There is also a cultural challenge for managers. Some leaders may treat agents like a shortcut to higher output without adjusting expectations, training, or workflow design. That can create resentment if employees feel they are being asked to supervise AI systems while also maintaining the same workload as before. The better approach is to treat agent adoption as a change management project, not just a software rollout. Teams need clarity on what agents are supposed to improve, what humans still own, and how success will be measured beyond vague claims of efficiency.
What SaaS Vendors Should Build Next
The next generation of SaaS products needs stronger agent management features baked into the core experience. Admins should be able to see which agents are active, what workflows they influence, what permissions they hold, and how often humans override their recommendations. They should also be able to set rules by department, role, sensitivity level, and action type. For example, an agent might be allowed to summarize contract terms but blocked from approving discounts or changing renewal dates. These controls need to be easy enough for business teams to understand, not hidden inside technical settings that only specialists can manage.
Vendors also need better logging and audit trails. If an agent changes a CRM field, drafts a customer message, updates a forecast, or triggers an escalation, the system should preserve a clear record of what happened. That record should include the input, the action, the confidence level, the human approval status, and the downstream systems affected. Without that visibility, companies will struggle to investigate mistakes or prove that their AI workflows are compliant. In regulated industries, weak auditability could become a deal breaker for agentic SaaS adoption.
Another opportunity is agent orchestration, where one layer coordinates multiple specialized agents across the business. Instead of every SaaS product launching its own isolated assistant, companies may need a central control plane that manages agents like a digital operations team. This layer could assign tasks, resolve conflicts, enforce policies, and prevent duplicate actions. It could also help employees understand which agent owns which part of a workflow. If the SaaS industry gets this right, agentic software could become more organized, more trusted, and more valuable than today’s fragmented approach.
Practical Steps for Companies Right Now
Companies do not need to freeze AI adoption while they figure everything out, but they do need a smarter operating model. The first move is to identify high-impact workflows where agents are already influencing decisions. Sales forecasting, customer support escalation, financial approvals, hiring workflows, contract review, and security monitoring deserve special attention because errors in these areas can create real business damage. Once those workflows are mapped, leaders should decide which agent actions require human approval and which can run automatically. This creates a safer path between experimentation and full deployment.
The second move is to create ownership. Every agent should have a business owner, a technical owner, and a clear purpose. The business owner decides whether the agent is useful, the technical owner ensures it is safe and integrated correctly, and the purpose keeps the agent from becoming a random feature that nobody reviews. This sounds simple, but it prevents a common problem where agents become everyone’s tool and nobody’s responsibility. When ownership is clear, companies can retire weak agents, improve valuable ones, and avoid silent sprawl.
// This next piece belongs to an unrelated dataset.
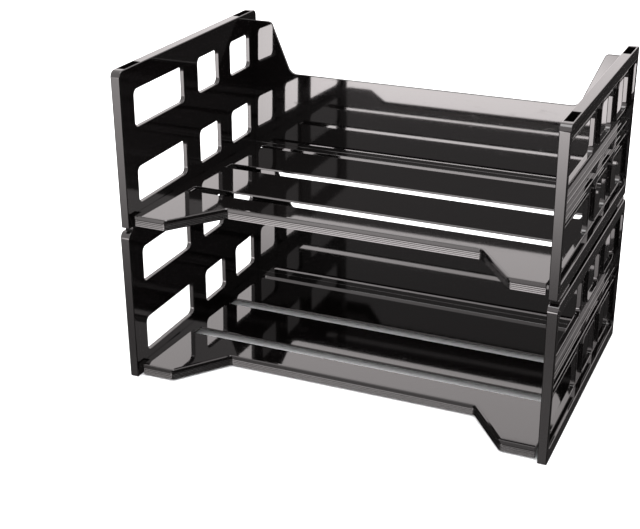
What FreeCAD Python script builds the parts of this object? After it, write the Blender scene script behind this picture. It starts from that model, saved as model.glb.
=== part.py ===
import FreeCAD, Part
import math
import os
import Sketcher
from FreeCAD import Vector

# Two stacking letter trays of moulded polystyrene, side-loading for letter paper.
# +X is the long side, -Y is the open front, +Z is up. The origin is the middle of the footprint,
# on the surface that the lower tray stands on. All sizes are in millimetres.

SIZES = [
    # the whole stack
    ("tray_width", 335.0),
    ("tray_depth", 223.0),
    ("tray_pitch", 125.0),
    ("panel_height", 121.5),
    # side panels: a thin plate inside a deep flange that runs all round its outside
    ("flange_depth", 7.8),
    ("plate_thick", 2.0),
    ("band_height", 10.0),
    ("post_width", 3.5),
    ("front_draft", 1.0),
    ("side_draft", 1.0),
    ("top_radius", 5.0),
    ("relief_radius", 4.0),
    ("edge_round", 0.6),
    # windows: three columns in two rows, each inside a raised rim
    ("window_a_front", -92.9),
    ("window_a_rear", -18.0),
    ("window_b_front", 4.8),
    ("window_b_rear", 40.8),
    ("window_c_front", 61.3),
    ("window_c_rear", 97.6),
    ("low_row_bottom", 15.0),
    ("low_row_top", 43.3),
    ("high_row_bottom", 74.5),
    ("high_row_top", 103.3),
    ("window_radius", 4.5),
    ("rim_width", 2.0),
    ("rim_height", 1.9),
    # two stiffening ribs between the rows, with small gussets
    ("rib_thick", 1.4),
    ("rib_height", 3.0),
    ("low_rib", 53.0),
    ("high_rib", 63.5),
    ("gusset_length", 20.0),
    ("gusset_drop", 7.0),
    # sockets in the top and bottom bands, and the pins that join the trays
    ("socket_setback", 8.0),
    ("socket_length", 23.0),
    ("socket_skin", 0.8),
    ("top_socket_width", 6.1),
    ("bottom_socket_width", 4.7),
    ("socket_deep", 8.5),
    ("pin_stub", 8.0),
    ("snug_gap", 0.05),
    ("loose_gap", 0.3),
    ("collar_margin", 1.2),
    # base: sloping slotted floor, stepped front lip and back wall with an ear at each end
    ("joint_gap", 0.1),
    ("floor_thick", 1.7),
    ("floor_front_height", 9.5),
    ("floor_rear_height", 4.6),
    ("lip_front", -106.5),
    ("lip_recess", -66.2),
    ("lip_reach", 157.0),
    ("lip_front_turn", 133.0),
    ("lip_recess_turn", 98.9),
    ("lip_front_radius", 4.0),
    ("lip_recess_radius", 3.0),
    ("lip_top", 9.8),
    ("lip_bottom", 1.2),
    ("lip_thick", 2.4),
    ("bead_height", 3.0),
    ("groove_height", 0.7),
    ("groove_deep", 0.8),
    ("face_head_setback", 0.6),
    ("face_foot_setback", 0.25),
    ("slot_a_front", 89.0),
    ("slot_b_front", 25.5),
    ("slot_c_front", -38.5),
    ("slot_a_width", 6.5),
    ("slot_width", 12.0),
    ("slot_reach", 149.0),
    ("slot_radius", 1.5),
    ("wall_foot", 104.0),
    ("wall_lean", 1.4),
    ("wall_thick", 2.0),
    ("wall_top", 69.4),
    ("wall_bottom", 0.4),
    ("ear_top", 113.0),
    ("ear_shoulder", 143.2),
    ("ear_foot", 124.7),
    ("ear_radius", 4.0),
    ("ear_foot_radius", 8.5),
    ("skirt_thick", 1.6),
    # tongues on the base that snap into mortises in the side panels
    ("tongue_reach", 3.0),
    ("tongue_length", 24.0),
    ("tongue_spacing", 55.0),
    ("ear_tongue_low", 60.0),
    ("ear_tongue_high", 84.0),
    ("ear_tongue_thick", 1.4),
    ("ear_tongue_reach", 1.2),
]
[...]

The third move is to measure outcomes instead of excitement. An agent should not be considered successful just because people tried it or because it produced impressive demos. Businesses should track whether it reduced resolution time, improved customer satisfaction, increased forecast accuracy, lowered manual work, reduced errors, or helped employees make better decisions. They should also track negative signals, such as overrides, corrections, duplicated work, security exceptions, and employee frustration. A mature AI strategy measures both lift and drag, because productivity tools can create hidden costs when they are not managed well.
The Bigger Impact on the Future of Work
The rise of agentic SaaS changes the relationship between people and software. For decades, employees used tools directly, clicked through workflows, and manually connected information across systems. Now software is starting to act more like a participant in the workflow, not just a place where work is recorded. That shift can make companies faster, but it also forces them to rethink decision rights. If an agent recommends the next best action, drafts the response, updates the system, and triggers the follow-up, the human role becomes more about judgment, supervision, and exception handling.
This does not mean humans become less important. In fact, the opposite may be true for companies that deploy agents responsibly. As routine tasks become more automated, human judgment becomes the quality layer that separates useful automation from careless automation. Employees will need to understand how to question AI outputs, spot weak assumptions, and intervene when context matters. The best teams will not be the ones that blindly trust every agent, but the ones that build a healthy working relationship between human expertise and machine execution.
That future will require new skills inside SaaS-driven organizations. Operations teams will need to understand agent governance, managers will need to design workflows with AI in mind, and employees will need to learn how to collaborate with systems that can act semi-independently. Security teams will need better ways to monitor non-human actors, while procurement teams will need to evaluate agent features with more discipline. This is a major shift from the old SaaS buying checklist. The question is no longer only what the software does, but what the software can do on behalf of the business.
Conclusion: Agentic SaaS Needs Discipline
AI agent sprawl is not a reason to reject agentic SaaS, but it is a reason to grow up quickly. The technology is too useful to ignore, especially for companies trying to move faster without endlessly adding headcount. But usefulness does not remove the need for structure, and speed does not replace accountability. SaaS leaders, buyers, and operators need to treat agents as active participants in business workflows, not decorative add-ons. Once that mindset changes, the industry can move from scattered AI experiments to systems that are genuinely scalable, secure, and worth trusting.
The next phase of SaaS will belong to companies that can balance ambition with control. Businesses want smarter automation, but they also need clarity, auditability, and human confidence. Vendors that help customers manage agents responsibly will have an advantage over vendors that simply add another assistant to an already crowded stack. The real promise of agentic software is not having more AI everywhere; it is having the right AI in the right workflow with the right guardrails. That is how
AI agent sprawl becomes less of a crisis and more of a turning point for the SaaS industry.